There’s this line his character says at the end of the movie that has stuck with me since my first of a dozen viewings. It’s a small moment, but also the point of the movie. After a night of graduation partying the somewhat sobering teenagers are all sitting in the middle of their high school’s football field waiting for the sun to rise. Wooderson is a few years older than the seniors gathered and tells another kid stressing about a decision he has to make, “Let me tell you this, the older you do get the more rules they're gonna try to get you to follow. You just gotta keep livin, man. L-I-V-I-N.”
Something about the way he says L-I-V-I-N and strolls almost out of frame does it for me. The tone, the vibe. Yes! Exactly, sweet Matthew Wooderson McConaughey. Let’s get stoned, naked, and bang on some bongos until the neighbors call the police and we won’t go nicely, goddammit! We will sack-of-potato those badge-wearing sons-of-bitches so they’re forced to haul our naked middle-aged bodies to a cruiser flashing reds and blues around the neighborhood as sleepy-eyed neighbors gather, shocked and pointing fingers at the aging titties falling into my armpits.
Maybe it’s dumb, but when I’m feeling overwhelmed by the To Do list, the bills, or co-parenting with the kid’s dad, I just spell the one word to myself with as much McConaughey swagger as I can muster and I always feel better:
L I - V - I - N.
It’s really all you can do.
On Saturday mornings the iPhone droplets wake me up an hour later than on weekdays. I take out my earrings, braid my hair, put on a hat, and drive the three minutes to the little restaurant where I work. I’m looking forward to warmer weather when I can ride the bike Cory got me for my birthday to work.
I spend the day in a whirlwind of buttering toast, making waffles, slicing fruits and veggies, and bantering with some of the coolest people I’ve met in a long time. Our ages feel irrelevant. Like my dad’s New Mexico apartment complex, restaurants are way stations for all kinds of people; kids who’ve scored their first jobs as hosts and bussers; twenty-somethings on their way to something else; adults cobbling together several part-time jobs into a living, and others, like me, who need extra cash.
While work at a big company often swallows my soul, this new, part-time weekend gig for $15 an hour is lighting me the fuck up. Surrounded by a bunch of characters of all ages, sweaty, achy, busy every single second, no screens, no internet, watching the hungover college kid sneak sips of beer from a coffee mug while he flips the tastiest pancakes into existence and tells the grill cook to go fuck himself, I realize how good it feels to just be me. Real me. Not corporate Monica. Dirty joke-tellin’, foul-mouthed Monica whose favorite thing is to make people laugh.

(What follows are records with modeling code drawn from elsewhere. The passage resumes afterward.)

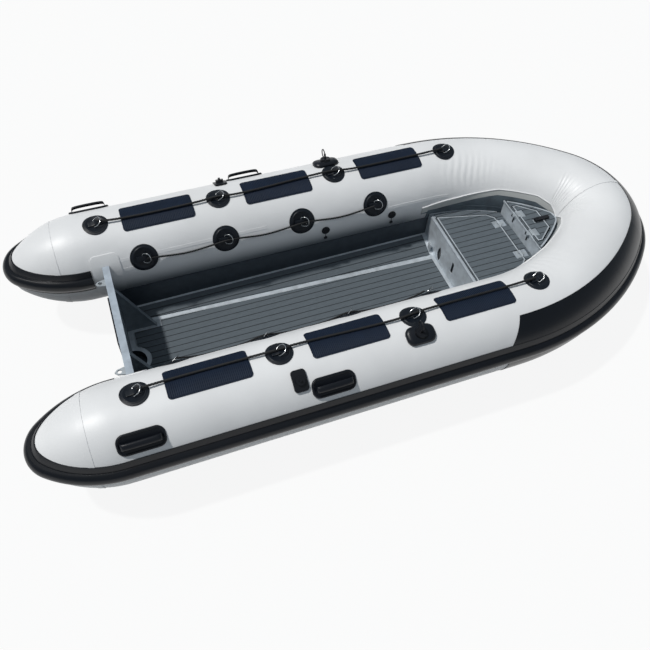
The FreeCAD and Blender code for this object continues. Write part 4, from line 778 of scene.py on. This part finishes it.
def strands(name, line, diameter, lay_length):
    """A tube along a line whose section has three lobes that turn once per lay length."""
    lobes = 3
    around = 15
    base = diameter / 2 * 0.96
    swell = diameter / 2 * 0.08
    points, length = resampled(line, diameter * 0.33)
    normal = UP
    rings = []
    run = 0.0
    mesh = bmesh.new()
    for index, point in enumerate(points):
        ahead = points[min(index + 1, len(points) - 1)] - points[max(index - 1, 0)]
        ahead.normalize()
        normal = (normal - ahead * normal.dot(ahead)).normalized()
        across = ahead.cross(normal)
        if index:
            run += (point - points[index - 1]).length
        twist = 2 * math.pi * run / lay_length
        ring = []
        for step in range(around):
            angle = 2 * math.pi * step / around
            spoke = normal * math.cos(angle) + across * math.sin(angle)
            ring.append(mesh.verts.new(point + spoke * (base + swell * math.cos(lobes * (angle - twist)))))
        rings.append(ring)
    for first, second in zip(rings, rings[1:]):
        for step in range(around):
            following = (step + 1) % around
            mesh.faces.new((first[step], first[following], second[following], second[step]))
    mesh.faces.new(rings[0])
    mesh.faces.new(list(reversed(rings[-1])))
    bmesh.ops.recalc_face_normals(mesh, faces=mesh.faces)
    data = bpy.data.meshes.new(name)
    mesh.to_mesh(data)
    mesh.free()
    thing = bpy.data.objects.new(name, data)
    bpy.context.collection.objects.link(thing)
    return smooth(thing, math.radians(60)), points, length


class BOAT_OT_ropes(Operator):
    """Lifelines on the tubes and grab lines inside the boat"""
    bl_idname = "boat.ropes"
    bl_label = "Ropes"

    def execute(self, context):
        sizes = context.scene.boat_collar
        fittings = context.scene.boat_fittings
        rope = twisted_rope("twisted polyester rope", fittings.rope)
        for side, word in SIDES:
            for kind, route, diameter in (("lifeline", lifeline_route, fittings.lifeline_diameter),
                                          ("grab_line", grab_route, fittings.grab_diameter)):
                points = route(sizes, side)
                line = smooth_line(kind, points)
                piece, path, length = strands("%s_rope_%s" % (kind, word), line, diameter, LAY_LENGTH)
                painted(piece, rope)
                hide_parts("%s_%s" % (kind, word))
                tuple(points[0])
                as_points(path)
        return {"FINISHED"}


# Collar


def cone_rings(sizes, steps=30):
    """Stations of the stern cone aft of its seam, as (distance aft, radius), and the cone's length."""
    flank, angle = sizes.cone_side_radius, sizes.cone_side_angle
    tip = (sizes.radius - flank * (1 - math.cos(angle))) / math.cos(angle)
    centre = (flank - tip) * math.sin(angle)
    rings = []
    for step in range(1, steps + 1):
        turned = angle * step / steps
        rings.append((flank * math.sin(turned), sizes.radius - flank * (1 - math.cos(turned))))
    for step in range(1, steps):
        turned = angle + (math.pi / 2 - angle) * step / steps
        rings.append((centre + tip * math.sin(turned), tip * math.cos(turned)))
    return rings, centre + tip


def tube_frame(sizes, point, side):
    """Axis point, outboard direction, run and share of bend of the tube nearest to a point."""
    shoulder_bend = 0.6
    growing = 0.35
    flat = Vector((point.x, point.y, 0))
    height = UP * sizes.axis_height
    if point.x <= sizes.straight_end:
        return Vector((point.x, side * sizes.half_beam, 0)) + height, Vector((0, side, 0)), point.x, 0.0
    nose = Vector((nose_centre_x(sizes), 0, 0))
    spoke = flat - nose
    turned = math.atan2(spoke.x, side * spoke.y)
    if turned > sizes.shoulder_angle:
        out = spoke.normalized()
        run = nose_start(sizes) + nose_radius(sizes) * (turned - sizes.shoulder_angle)
        return nose + out * nose_radius(sizes) + height, out, run, 1.0
    centre = Vector((sizes.straight_end, side * (sizes.half_beam - sizes.shoulder_radius), 0))
    out = (flat - centre).normalized()
    turned = math.atan2(out.x, side * out.y)
    run = sizes.straight_end + sizes.shoulder_radius * turned
    return centre + out * sizes.shoulder_radius + height, out, run, min(1.0, turned / growing) * shoulder_bend


def flange_band(run):
    """Angles of the flange's two edges at a run: straight between the corners of the outline."""
    previous = FLANGE_EDGES[0]
    for corner in FLANGE_EDGES:
        if run <= corner[0]:
            break
        previous = corner
    span = corner[0] - previous[0]
    share = min(max((run - previous[0]) / span, 0), 1) if span else 0
    return tuple(previous[index] + share * (corner[index] - previous[index]) for index in (1, 2))


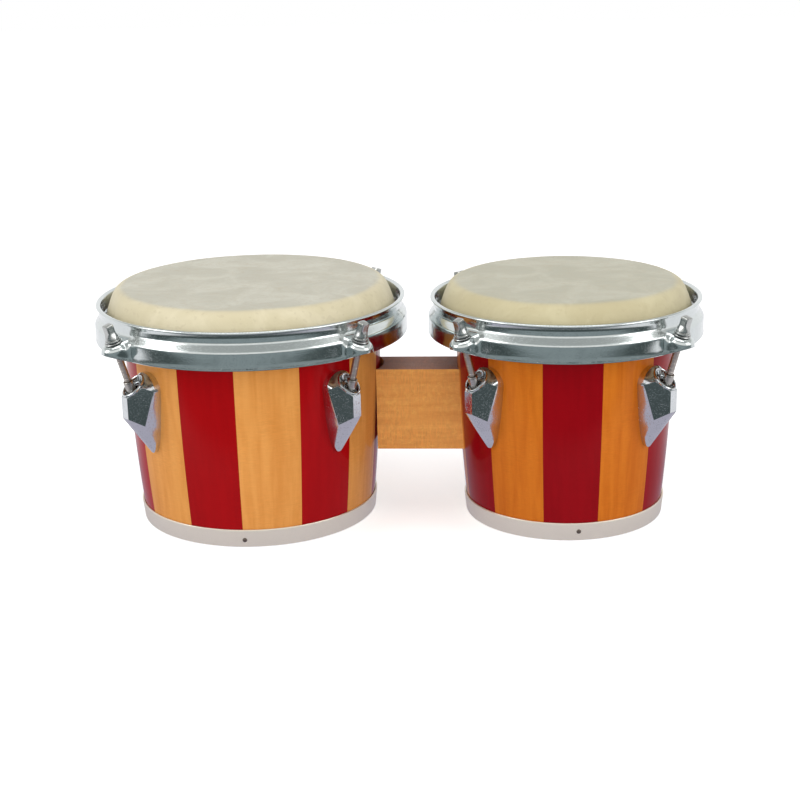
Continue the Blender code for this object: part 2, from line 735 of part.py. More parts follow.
def lug_body_points(drum, wall):
    """Corners of the faceted body, moved inward by a wall thickness for its cavity."""
    corner = drum.rod_reach(LUG_NOSE_TOP)
    nose = corner + LUG_NOSE_REACH
    side = plate_front(drum, LUG_NOSE_TOP)
    side_half = lug_half_width(LUG_SIDE_BOTTOM) * (1 - LUG_PLATE_DRAFT / LUG_HALF_WIDTH)
    back = behind_seat(drum, LUG_NOSE_TOP)

    def top(reach):
        return LUG_NOSE_TOP + (nose - reach) * LUG_TOP_SLOPE

    points = []
    for way in (-1, 1):
        points += [
            (nose - wall, way * max(LUG_NOSE_HALF_WIDTH - wall * 0.3, 0.001), top(nose) - wall),
            (nose - wall, way * max(LUG_NOSE_HALF_WIDTH - wall * 0.3, 0.001), LUG_NOSE_BOTTOM + wall * 0.6),
            (corner - wall * 0.2, way * (LUG_CORNER_HALF_WIDTH - wall), top(corner) - wall),
            (corner - wall * 0.2, way * (LUG_CORNER_HALF_WIDTH - wall), LUG_CORNER_BOTTOM + wall),
            (side, way * (side_half - wall), top(side) - wall),
            (side, way * (side_half - wall), LUG_SIDE_BOTTOM + wall * 0.5),
        ]
        if wall:
            points += [
                (back, way * (side_half - wall), top(side) - wall),
                (back, way * (LUG_CORNER_HALF_WIDTH - wall), LUG_CAVITY_FLOOR),
                (corner - wall, way * (LUG_CORNER_HALF_WIDTH - wall) * 0.6, LUG_CAVITY_FLOOR),
            ]
    if not wall:
        points += [p for p in plate_points(drum, front_only=True) if p[2] < LUG_CORNER_BOTTOM]
    return points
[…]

Working my ass off to get people the food they ordered as quickly as possible is a massive relief from the psychologically exhausting, tightrope walk necessary for a successful existence within a large company. Corporate life is a constant performance under intense scrutiny. Multitasking and incessant communication from all technology angles at a frenetic pace in a place I’ll never feel at ease and don’t want to feel at ease because that would almost certainly indicate the death of my soul.
Often, weirdly, I wonder about what aliens would think of humans if they came to our planet to observe human lifestyles. I figure they would probably think our energy is derived from screens. “They spend large chunks of time recharging with their screens,” they’d tell the aliens back home. “It’s sad. And their batteries don’t last very long!” they’d continue. “They need recharging throughout the day so they carry tiny screens in their pockets that they look at to recharge on the go.”
Except the screens are the opposite of recharging.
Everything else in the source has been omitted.